Nothing outside the stretch should be returned: give exactly the lines from the line containing "than the wall." through the line containing "obj.data.transform(world)", including both.

--

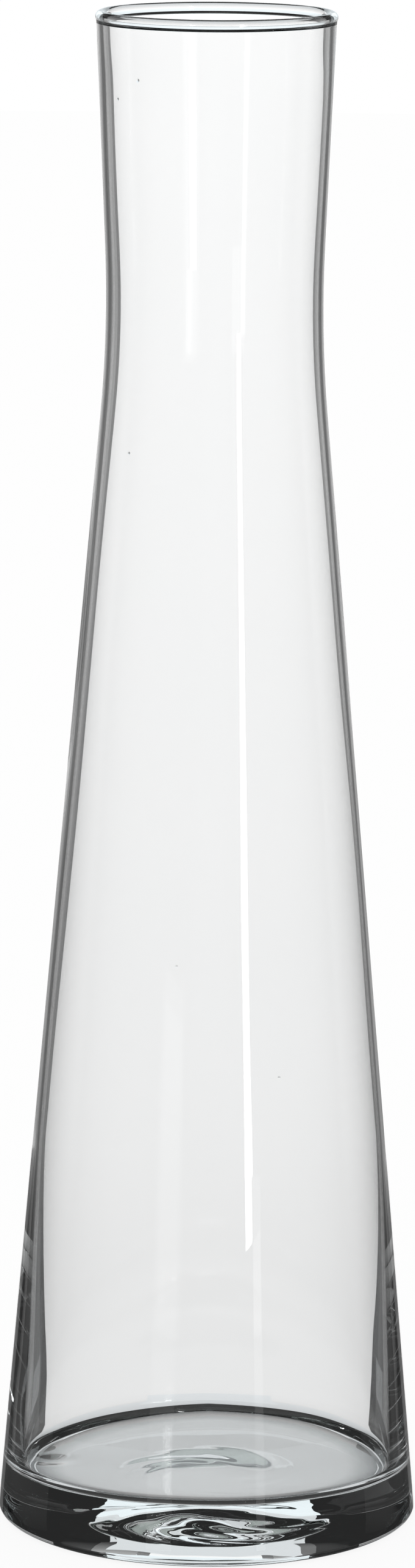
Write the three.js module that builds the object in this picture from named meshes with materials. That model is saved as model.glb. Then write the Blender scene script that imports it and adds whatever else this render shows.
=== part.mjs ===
// Glass bud vase: a tall bottle shape that tapers from a wide, heavy foot to a narrow
// neck and flares a little to a fire-polished rim. It is turned about +Z and stands on
// z = 0, in millimetres. The real vase is one piece of glass. Here it is divided by
// level planes into its five zones, which share full faces where they meet.

import * as THREE from 'three';

// Driving dimensions
const HEIGHT = 300;
const BASE_RADIUS = 41.65;
const NECK_RADIUS = 20.75; // where the body's taper and the neck's flare would cross
const NECK_HEIGHT = 238.4; // the height of that crossing
const NECK_BEND = 250; // radius of the soft bend that joins the two
const MOUTH_RADIUS = 23.26; // outside, just under the rim bead
const RIM_RADIUS = 23.48; // outside of the bead, which stands a little proud
const BEAD_RADIUS = 1.17;
const EDGE_RADIUS = 1.5; // rounded bottom edge
const BODY_WALL = 1.1;
const NECK_WALL = 1.25;

// The thick lower part: a well with a flat floor inside, a shallow hollow beneath
const HEEL_TOP = 80; // the wall thickens below this height
const WELL_RADIUS = 37.25; // where the wall meets the rounded corner of the floor
const WELL_DRAFT = 0.042; // how much the well narrows upwards there, per unit of height
const WELL_CORNER = 2.8;
const FLOOR_THICKNESS = 9;
const PUNT_RADIUS = 20;
const PUNT_DEPTH = 3;

// How finely the turned outlines are divided
const SIDES = 64;
const EDGE_STEPS = 4;
const BEAD_STEPS = 12;
const BEND_STEPS = 8;
const HEEL_STEPS = 6;
const CORNER_STEPS = 4;
const PUNT_STEPS = 6;
const BEAD_UNDERCUT = 0.6; // radians below level at which the bead meets the wall

// Levels that follow from them
const MOUTH_HEIGHT = HEIGHT - 2 * BEAD_RADIUS;
const FOOT_TOP = FLOOR_THICKNESS + WELL_CORNER;
const BODY_SLOPE = (NECK_RADIUS - BASE_RADIUS) / (NECK_HEIGHT - EDGE_RADIUS);
const FLARE_SLOPE = (MOUTH_RADIUS - NECK_RADIUS) / (MOUTH_HEIGHT - NECK_HEIGHT);
const BODY_ANGLE = Math.atan(BODY_SLOPE);
const FLARE_ANGLE = Math.atan(FLARE_SLOPE);
const BEND_TANGENT = NECK_BEND * Math.tan((FLARE_ANGLE - BODY_ANGLE) / 2);
const BEND_START = NECK_HEIGHT - BEND_TANGENT * Math.cos(BODY_ANGLE);
const BEND_END = NECK_HEIGHT + BEND_TANGENT * Math.cos(FLARE_ANGLE);
const BEND_CENTRE = {
  radius: NECK_RADIUS - BEND_TANGENT * Math.sin(BODY_ANGLE) + NECK_BEND * Math.cos(BODY_ANGLE),
  height: BEND_START - NECK_BEND * Math.sin(BODY_ANGLE),
};

// Outside radius of the wall at a height: straight taper, soft bend, straight flare.
function outerRadius(height) {
  if (height <= BEND_START) {
    return BASE_RADIUS + (height - EDGE_RADIUS) * BODY_SLOPE;
  }
  if (height >= BEND_END) {
    return NECK_RADIUS + (height - NECK_HEIGHT) * FLARE_SLOPE;
  }
  return BEND_CENTRE.radius - Math.sqrt(NECK_BEND ** 2 - (height - BEND_CENTRE.height) ** 2);
}

// Inside radius above the heel: the wall grows evenly from the heel to the neck.
function innerRadius(height) {
  const share = THREE.MathUtils.clamp((height - HEEL_TOP) / (BEND_END - HEEL_TOP), 0, 1);
  return outerRadius(height) - THREE.MathUtils.lerp(BODY_WALL, NECK_WALL, share);
}

// Points of an arc about a centre, from one angle to another, both ends included.
function arc(centreRadius, centreHeight, radius, from, to, steps) {
  return Array.from({ length: steps + 1 }, (_, step) => {
    const angle = THREE.MathUtils.lerp(from, to, step / steps);
    return new THREE.Vector2(
      centreRadius + radius * Math.cos(angle),
      centreHeight + radius * Math.sin(angle),
    );
  });
}

// Points along a wall whose radius is a function of height, both ends included.
function wallLine(radiusAt, from, to, steps) {
  return Array.from({ length: steps + 1 }, (_, step) => {
    const height = THREE.MathUtils.lerp(from, to, step / steps);
    return new THREE.Vector2(radiusAt(height), height);
  });
}

// A solid of revolution about +Z. The outline runs up the outside and down the inside.
function turned(name, outline, material) {
  const geometry = new THREE.LatheGeometry(outline, SIDES);
  geometry.rotateX(Math.PI / 2);
  const mesh = new THREE.Mesh(geometry, material);
  mesh.name = name;
  return mesh;
}

// A ring's outline goes back to the point where it started.
function closed(outline) {
  return [...outline, outline[0].clone()];
}

// Heavy foot: flat standing ring, shallow hollow beneath, and the floor of the well.
function footOutline() {
  const ringOuter = BASE_RADIUS - EDGE_RADIUS;
  const punt = Array.from({ length: PUNT_STEPS + 1 }, (_, step) => {
    const share = step / PUNT_STEPS;
    const height = (PUNT_DEPTH * (1 + Math.cos(Math.PI * share))) / 2;
    return new THREE.Vector2(PUNT_RADIUS * share, height);
  });
  const edge = arc(ringOuter, EDGE_RADIUS, EDGE_RADIUS, -Math.PI / 2, 0, EDGE_STEPS);
  const top = new THREE.Vector2(outerRadius(FOOT_TOP), FOOT_TOP);
  const cornerCentre = WELL_RADIUS - WELL_CORNER;
  const corner = arc(cornerCentre, FOOT_TOP, WELL_CORNER, 0, -Math.PI / 2, CORNER_STEPS);
  const floorCentre = new THREE.Vector2(0, FLOOR_THICKNESS);
  return [...punt, ...edge, top, ...corner, floorCentre];
}

// Heel: the wall between the foot and the body, which thickens towards the foot.
function heelOutline() {
  const outside = wallLine(outerRadius, FOOT_TOP, HEEL_TOP, 1);
  const third = (HEEL_TOP - FOOT_TOP) / 3;
  const inside = new THREE.CubicBezierCurve(
    new THREE.Vector2(innerRadius(HEEL_TOP), HEEL_TOP),
    new THREE.Vector2(innerRadius(HEEL_TOP) - BODY_SLOPE * third, HEEL_TOP - third),
    new THREE.Vector2(WELL_RADIUS - WELL_DRAFT * third, FOOT_TOP + third),
    new THREE.Vector2(WELL_RADIUS, FOOT_TOP),
  ).getPoints(HEEL_STEPS);
  return closed([...outside, ...inside]);
}

// Body: a straight-sided hollow cone.
function bodyOutline() {
  return closed([
    ...wallLine(outerRadius, HEEL_TOP, BEND_START, 1),
    ...wallLine(innerRadius, BEND_START, HEEL_TOP, 1),
  ]);
}

// Neck: the soft bend, and the flare that carries on up to the rim.
function neckOutline() {
  const outside = wallLine(outerRadius, BEND_START, BEND_END, BEND_STEPS);
  const inside = wallLine(innerRadius, BEND_END, BEND_START, BEND_STEPS);
  const mouth = [
    new THREE.Vector2(outerRadius(MOUTH_HEIGHT), MOUTH_HEIGHT),
    new THREE.Vector2(innerRadius(MOUTH_HEIGHT), MOUTH_HEIGHT),
  ];
  return closed([...outside, ...mouth, ...inside]);
}

// Rim: the fire-polished bead, thicker than the wall, so it stands proud on both sides.
function rimOutline() {
  const bead = arc(
    RIM_RADIUS - BEAD_RADIUS,
    HEIGHT - BEAD_RADIUS,
    BEAD_RADIUS,
    -BEAD_UNDERCUT,
    Math.PI + BEAD_UNDERCUT,
    BEAD_STEPS,
  );
  return closed([
    new THREE.Vector2(outerRadius(MOUTH_HEIGHT), MOUTH_HEIGHT),
    ...bead,
    new THREE.Vector2(innerRadius(MOUTH_HEIGHT), MOUTH_HEIGHT),
  ]);
}

// Clear soda-lime glass. The thick foot and the rim read a little darker than the wall.
function clearGlass(name, color) {
  return new THREE.MeshStandardMaterial({
    name,
    color,
    roughness: 0.02,
    metalness: 0,
    transparent: true,
    opacity: 0.35,
  });
}

const wallGlass = clearGlass('wall_glass', 0xe9efee);
const footGlass = clearGlass('foot_glass', 0xb9c4c4);
const rimGlass = clearGlass('rim_glass', 0xd3dbda);

const vase = new THREE.Group();
vase.name = 'glass_bud_vase';
vase.add(
  turned('foot', footOutline(), footGlass),
  turned('heel_wall', heelOutline(), wallGlass),
  turned('body_wall', bodyOutline(), wallGlass),
  turned('neck_wall', neckOutline(), wallGlass),
  turned('rim_bead', rimOutline(), rimGlass),
);

export default vase;
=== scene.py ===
import math

import bmesh
import bpy
from mathutils import Matrix, Vector, noise


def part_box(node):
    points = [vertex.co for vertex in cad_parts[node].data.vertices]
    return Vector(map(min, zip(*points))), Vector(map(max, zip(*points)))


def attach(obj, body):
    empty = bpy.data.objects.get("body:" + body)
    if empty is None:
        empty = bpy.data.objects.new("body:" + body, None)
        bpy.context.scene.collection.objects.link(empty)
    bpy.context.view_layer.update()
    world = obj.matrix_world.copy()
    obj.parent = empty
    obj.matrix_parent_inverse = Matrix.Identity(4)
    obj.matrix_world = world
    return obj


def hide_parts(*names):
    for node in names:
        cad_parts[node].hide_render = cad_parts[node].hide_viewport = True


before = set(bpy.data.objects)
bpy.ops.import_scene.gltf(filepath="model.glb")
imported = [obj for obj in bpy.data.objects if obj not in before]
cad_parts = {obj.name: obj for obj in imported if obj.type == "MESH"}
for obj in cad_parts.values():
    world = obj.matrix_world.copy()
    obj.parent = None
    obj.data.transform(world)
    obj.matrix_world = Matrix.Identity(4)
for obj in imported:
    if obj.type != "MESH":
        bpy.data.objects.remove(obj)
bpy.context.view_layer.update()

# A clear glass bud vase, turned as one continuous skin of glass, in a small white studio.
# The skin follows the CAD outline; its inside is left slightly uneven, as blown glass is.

MM = 0.001

# Sizes that the CAD zones give
FOOT_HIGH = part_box("foot")[1]
HEEL_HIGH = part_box("heel_wall")[1]
BODY_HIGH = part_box("body_wall")[1]
NECK_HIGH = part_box("neck_wall")[1]
RIM_LOW, RIM_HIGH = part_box("rim_bead")
BASE_RADIUS = FOOT_HIGH.x
FOOT_TOP = FOOT_HIGH.z
HEEL_TOP = HEEL_HIGH.z
MOUTH_HEIGHT = RIM_LOW.z
MOUTH_RADIUS = NECK_HIGH.x
RIM_RADIUS = RIM_HIGH.x
HEIGHT = RIM_HIGH.z
BEAD_RADIUS = (HEIGHT - MOUTH_HEIGHT) / 2
BODY_SLOPE = (BODY_HIGH.x - HEEL_HIGH.x) / (HEEL_TOP - FOOT_TOP)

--

COMPLETED TASK
// Clear soda-lime glass. The thick foot and the rim read a little darker than the wall.
function clearGlass(name, color) {
  return new THREE.MeshStandardMaterial({
    name,
    color,
    roughness: 0.02,
    metalness: 0,
    transparent: true,
    opacity: 0.35,
  });
}

const wallGlass = clearGlass('wall_glass', 0xe9efee);
const footGlass = clearGlass('foot_glass', 0xb9c4c4);
const rimGlass = clearGlass('rim_glass', 0xd3dbda);

const vase = new THREE.Group();
vase.name = 'glass_bud_vase';
vase.add(
  turned('foot', footOutline(), footGlass),
  turned('heel_wall', heelOutline(), wallGlass),
  turned('body_wall', bodyOutline(), wallGlass),
  turned('neck_wall', neckOutline(), wallGlass),
  turned('rim_bead', rimOutline(), rimGlass),
);

export default vase;
=== scene.py ===
import math

import bmesh
import bpy
from mathutils import Matrix, Vector, noise


def part_box(node):
    points = [vertex.co for vertex in cad_parts[node].data.vertices]
    return Vector(map(min, zip(*points))), Vector(map(max, zip(*points)))


def attach(obj, body):
    empty = bpy.data.objects.get("body:" + body)
    if empty is None:
        empty = bpy.data.objects.new("body:" + body, None)
        bpy.context.scene.collection.objects.link(empty)
    bpy.context.view_layer.update()
    world = obj.matrix_world.copy()
    obj.parent = empty
    obj.matrix_parent_inverse = Matrix.Identity(4)
    obj.matrix_world = world
    return obj


def hide_parts(*names):
    for node in names:
        cad_parts[node].hide_render = cad_parts[node].hide_viewport = True


before = set(bpy.data.objects)
bpy.ops.import_scene.gltf(filepath="model.glb")
imported = [obj for obj in bpy.data.objects if obj not in before]
cad_parts = {obj.name: obj for obj in imported if obj.type == "MESH"}
for obj in cad_parts.values():
    world = obj.matrix_world.copy()
    obj.parent = None
    obj.data.transform(world)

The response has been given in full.